Изменить размер шрифта - +
Король стал не только защитником, но и хозяином страны. Лучники останавливали кавалерию, пушки пробивали бреши в донжонах. Отсюда следует, что феодал был обречен. Основательно укрепившись на личном, национальном и религиозном фундаментах, сын Франции, помазанник Божий, чудотворец и главнокомандующий, король доминировал над всеми остальными силами, что проявлялось в самых различных формах: духовный авторитет Людовика Святого, просвещенный деспотизм Карла V и Карла VII, коварная демагогия Людовика XI. Но верховенство королевской власти уже почти не ставилось под сомнение. Ни мир феодалов, ни Генеральные штаты не возражали против ее усиления. Спокойно и уверенно французская монархия продвигалась к абсолютизму. Однако это не пугало французов: они чувствовали себя хорошо защищенными. «Наш король, – говорит Коммин, – является господином мира, у которого меньше всего причин произносить такую фразу: „У меня есть привилегия возлагать на подданного то, что мне угодно“, – ибо ни он и ни кто другой не имеет такой привилегии, и те, которые это говорят, чтобы заставить еще больше уважать короля, не воздают ему никаких почестей; наоборот, они заставляют тех соседей, которые ни за что на свете не хотели бы быть под властью короля, ненавидеть его и бояться…» Ни сам король и ни кто другой не имеет такой привилегии… Вот фраза, несущая главную мысль. Таким образом, для Коммина король ограничивал себя правилами и признавал границы своей власти, которыми были обычаи страны. У Людовика XI и Карла VIII были совсем иные представления о природе их власти, чем представления, бытовавшие в XVII в.

 

2. Все три сословия королевства жили своей обособленной жизнью. Дворянство охраняло свои привилегии. Освобождение от налогов – решение, вынесенное самими же пэрами, – создавало для них ни с чем не сравнимые социальные условия. Но за время Столетней войны дворянство показало себя непригодным к военной и политической роли. Пропитанное идеями рыцарства, оно не было реалистичным; и хуже того, оно считало для себя просто оскорблением быть реалистичным. Дворянство, со своим ребяческим тщеславием, по-детски занятое турнирами, пирами и военными тренировками, одержимое облегчением собственного положения, проявляло мало патриотических чувств. Оно бурно выражало свои страсти, и примером тому могут служить факты мести бургундского двора. Дворян не удерживали никакие религиозные чувства. Историки (такие как Фруассар или Монстреле) воздают рыцарским идеям словесную похвалу, ибо кто же еще защитит сироту и вдову? Куртуазная любовь превратилась в ритуал.
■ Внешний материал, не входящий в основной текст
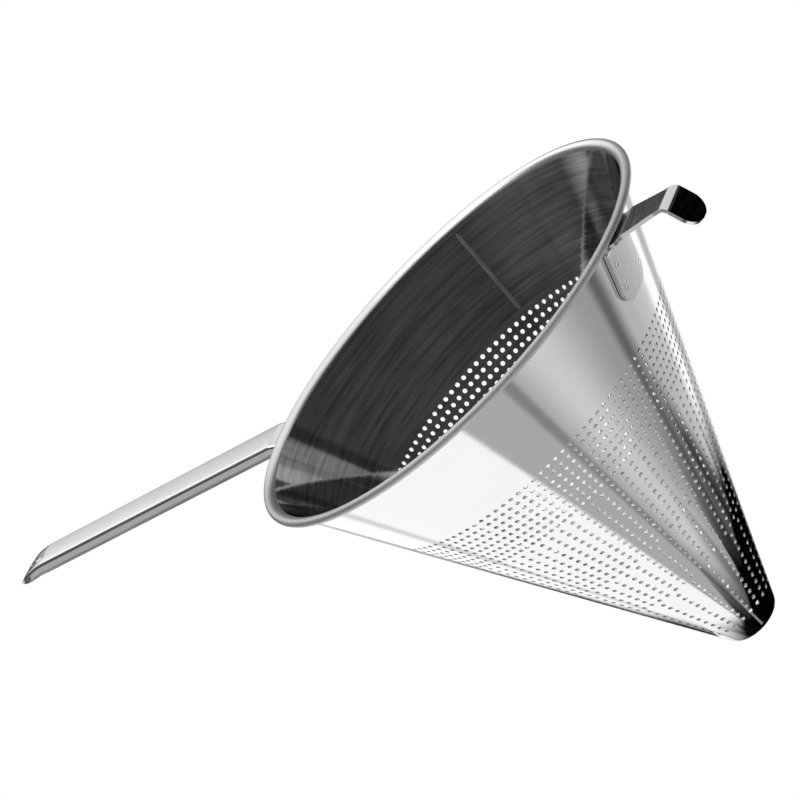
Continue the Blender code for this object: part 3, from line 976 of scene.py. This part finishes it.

Во время турнира рыцарь называет свою даму, носит ее цвета, ее платок, а иногда даже и ее рубашку, которую возвращает ей испачканной своей кровью, но во всем этом нет подлинных чувств. Еще оставались отдельные подлинные рыцари, как, например, отец Баярд, который учил своих сыновей кодексу чести: «Служите Богу. Будьте добры и вежливы с любым дворянином. Будьте скромны и услужливы с каждым человеком. Не будьте ни льстецами, ни доносчиками. Будьте честны в словах и в делах…» Но только потому так громогласно воспевают Баярда, что он был исключительным человеком. И сам Баярд тоже любил ломать копья на многочисленных турнирах. Но уже приближаются те времена, когда реалистически думающие солдаты скажут: «Копья существуют не для того, чтобы их ломать, а солдаты существуют не для турниров; держи оружие в порядке и убивай врага». Это и герой, и солдат.

 

3. В период Средневековья духовенство усвоило феодальный образ жизни. Великолепию турниров соответствовало великолепие культовых обрядов. Народу нравилась пышность церковных церемоний, но он осуждал роскошь частной жизни епископов. Великий раскол, в период которого два папы оспаривали свою власть над христианским миром, ослабил авторитет Церкви. Зачем страшиться отлучения, если сами отлучающие отлучали друг друга от Церкви? Французский народ оставался верующим, но он осуждал торговлю церковными должностями и индульгенциями, а также отсутствие христианских добродетелей у некоторых представителей духовенства.